There’s always a risk in putting an idea out there, online, for everyone to see. But since at this point my blog has 3 readers and counting (from my tally) I think it’s safe to put up a little snippet of my writing project idea.
I thought of it two (or was it three?) nights ago when I was looking up BASE jumping injuries. Really, I ended up looking up deaths, since it turns out they don’t really write newspaper articles about injuries, just casualties.
I was looking it up to see how many people, or around how many people, have died in the sport. I wanted to know how old they were, their experience level, what happened. These kinds of anwers are sometimes hard to find in news articles. For the most part, death in BASE jumping is sensationalized in the media and hard facts are difficult to find.
I probably read 5 or 6 news stories about base jumping deaths, specifically in Switzerland, sometimes about the same person. Then I started to think about the deaths that had occured in the climbing community over the last two eyars (there were several) and of the death of one of Joe’s heroes, Shane McConkey. I thought about how my friend, Taylor, is currently dealing with her boyfriends several injuries after falling from the top of a rock climb.
And I started to wonder about these people’s families – their brothers, sisters, moms, dads, friends, teachers, mentors, peers, children, girlfriends, wives.
BASE jumping, rock climbing, skiing – these can be dangerous sports when pushed to their limits, and every person who attempts them does so understanding that their pursuit of the sport is, in itself, selfish. While their families and loved ones wait at home for them to return, individuals who participate in these sometime extreme sports risk their lives to live on the edge, to follow their dreams, to experience the rush of flight, the clarity of freefall, the calm of intense focus.
But at home, their family worries. Brothers (as one did in an article I read) worry about their siblings dying. Moms wonder if they will outlive their children. Parents wonder if they will soon be raising a child alone. But yet, they still support their loved one. They see the happiness their loved one radiates when they return from their most recent trip. And they say to themselves that might death seems like a possibility, it won’t happen. They’re too safe to die, they think. They are doing it for the right reasons. Their friends will be there for a safety check. If they die, they’ll die doing what they love.
Because to live with someone, to love someone, you have to take them for who they are, these extreme sports become a relationship necessity. You support it, or you pass by the wayside. I don’t know if there is an in-between.

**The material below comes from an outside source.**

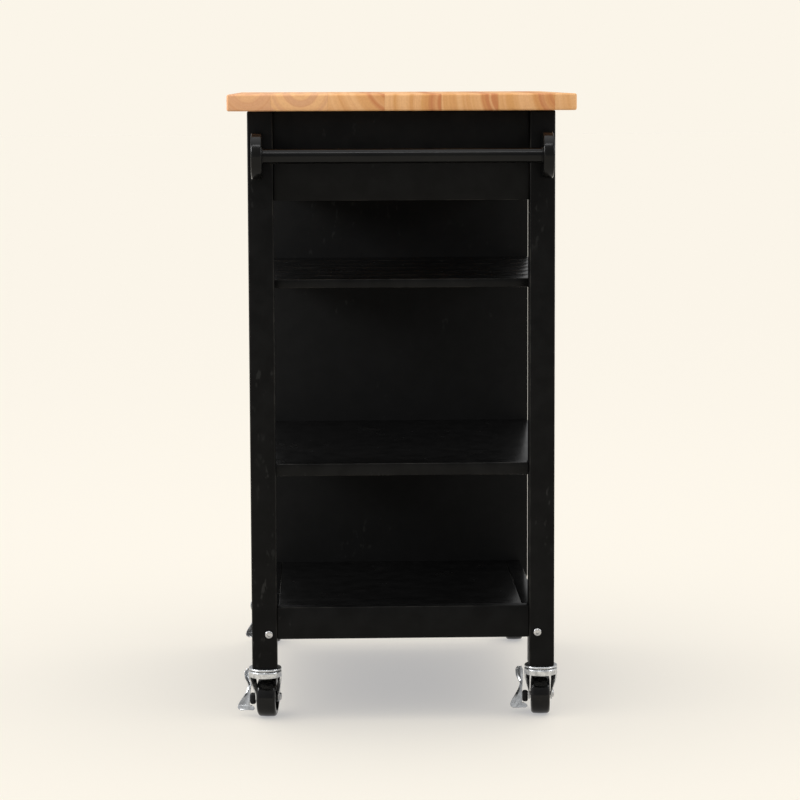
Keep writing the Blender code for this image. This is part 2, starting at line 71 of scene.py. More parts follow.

And this is neither good nor bad, but my hypothesis is every loved one of an extreme sport athlete, must constantly compete with their feelings – to support the athlete’s pursuit of what they love and the intense fear of losing that person.
I want to find the wives, the girlfriends, the mothers, fathers and sibling, the friends, and the extreme sport peers.
I want to learn why they do this. Why, after watching a friend die, can they continue. How is it justified? When pressed, do they feel the pursuit is worth dying for?
But more importantly, for the families and loved ones, how did they justify supporting the athlete? What would happen if they hadn’t? What changed after their athlete died? What do they think of the pursuit now – is it worth death? Would they have acted differently? Would that have made any difference?
I wonder about the people behind these fallen athletes – the ones that loved them and raised them. I think that is where the real story lies.